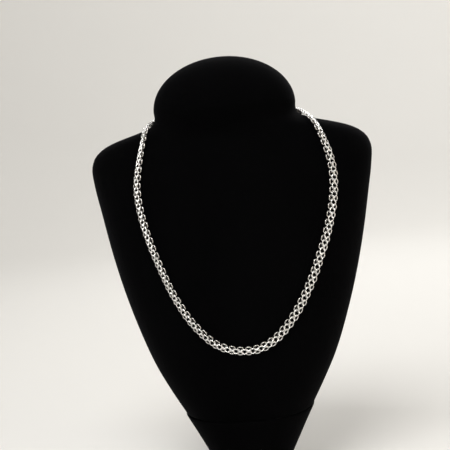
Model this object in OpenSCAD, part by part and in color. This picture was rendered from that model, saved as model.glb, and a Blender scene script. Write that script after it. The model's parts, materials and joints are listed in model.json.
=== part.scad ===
// Three row woven silver chain on a plain neck bust.
// Millimetres. Z is up, the front faces -Y, and the origin is under the middle of the foot.

/* [Bust] */
// Height of the bust from the surface it stands on to the top of its crown
bust_h = 251; // [235:1:270]
// Width across the shoulders
shoulder_w = 172; // [160:1:185]
// Depth from the fullest part of the chest to the back of the neck
bust_d = 88; // [82:1:96]
// Fullness of the level outlines, where 2 is a plain oval
fullness = 2.25; // [2:0.05:2.5]
// Height of the seam between the foot block and the chest
foot_h = 38; // [30:1:45]

/* [Chain] */
// Width of the chain over both outer rows of links
chain_w = 5.65; // [5.6:0.01:5.7]
// Outside diameter of one link
link_d = 4.1; // [4.08:0.01:4.14]
// Diameter of the link wire
wire_d = 0.82; // [0.8:0.01:0.84]
// Wanted distance from one pair of outer links to the next
pitch_wanted = 4.8; // [4.76:0.01:4.84]
// Lean of the outer links towards the loop's middle, in degrees
lean = 28; // [27:0.5:29]
// Angle by which the loop has slipped round the neck, in degrees
loop_turn = 4.5; // [0:0.5:8]

/* [Clasp] */
// Distance between the two end links that the clasp joins
clasp_span = 18; // [17:0.5:20]
// Width of the clasp's flat body
clasp_w = 4.6; // [4:0.1:5]
// Thickness of the clasp's flat body
clasp_t = 2.2; // [2:0.1:2.3]

/* [Hidden] */
STRETCHES = 20;
function two_digits(k) = str(k < 10 ? "0" : "", k);
function stretch_name(k) = str("chain_", two_digits(k));

velvet_black = [0.06, 0.06, 0.07];
silver = [0.86, 0.85, 0.83];

// Columns of a section row: height, half width, and Y of the widest line, the front and the back
HEIGHT = 0;
HALF = 1;
WIDEST = 2;
FRONT = 3;
BACK = 4;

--

▶ **TASK OBJECTIVE**:
Write the entire listing out again, word for word.

▶ **EXERCISE ANSWER**:
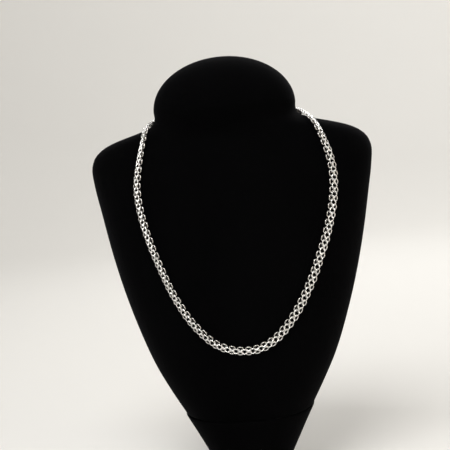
Model this object in OpenSCAD, part by part and in color. This picture was rendered from that model, saved as model.glb, and a Blender scene script. Write that script after it. The model's parts, materials and joints are listed in model.json.
=== part.scad ===
// Three row woven silver chain on a plain neck bust.
// Millimetres. Z is up, the front faces -Y, and the origin is under the middle of the foot.

/* [Bust] */
// Height of the bust from the surface it stands on to the top of its crown
bust_h = 251; // [235:1:270]
// Width across the shoulders
shoulder_w = 172; // [160:1:185]
// Depth from the fullest part of the chest to the back of the neck
bust_d = 88; // [82:1:96]
// Fullness of the level outlines, where 2 is a plain oval
fullness = 2.25; // [2:0.05:2.5]
// Height of the seam between the foot block and the chest
foot_h = 38; // [30:1:45]

/* [Chain] */
// Width of the chain over both outer rows of links
chain_w = 5.65; // [5.6:0.01:5.7]
// Outside diameter of one link
link_d = 4.1; // [4.08:0.01:4.14]
// Diameter of the link wire
wire_d = 0.82; // [0.8:0.01:0.84]
// Wanted distance from one pair of outer links to the next
pitch_wanted = 4.8; // [4.76:0.01:4.84]
// Lean of the outer links towards the loop's middle, in degrees
lean = 28; // [27:0.5:29]
// Angle by which the loop has slipped round the neck, in degrees
loop_turn = 4.5; // [0:0.5:8]

/* [Clasp] */
// Distance between the two end links that the clasp joins
clasp_span = 18; // [17:0.5:20]
// Width of the clasp's flat body
clasp_w = 4.6; // [4:0.1:5]
// Thickness of the clasp's flat body
clasp_t = 2.2; // [2:0.1:2.3]

/* [Hidden] */
STRETCHES = 20;
function two_digits(k) = str(k < 10 ? "0" : "", k);
function stretch_name(k) = str("chain_", two_digits(k));

velvet_black = [0.06, 0.06, 0.07];
silver = [0.86, 0.85, 0.83];

// Columns of a section row: height, half width, and Y of the widest line, the front and the back
HEIGHT = 0;
HALF = 1;
WIDEST = 2;
FRONT = 3;
BACK = 4;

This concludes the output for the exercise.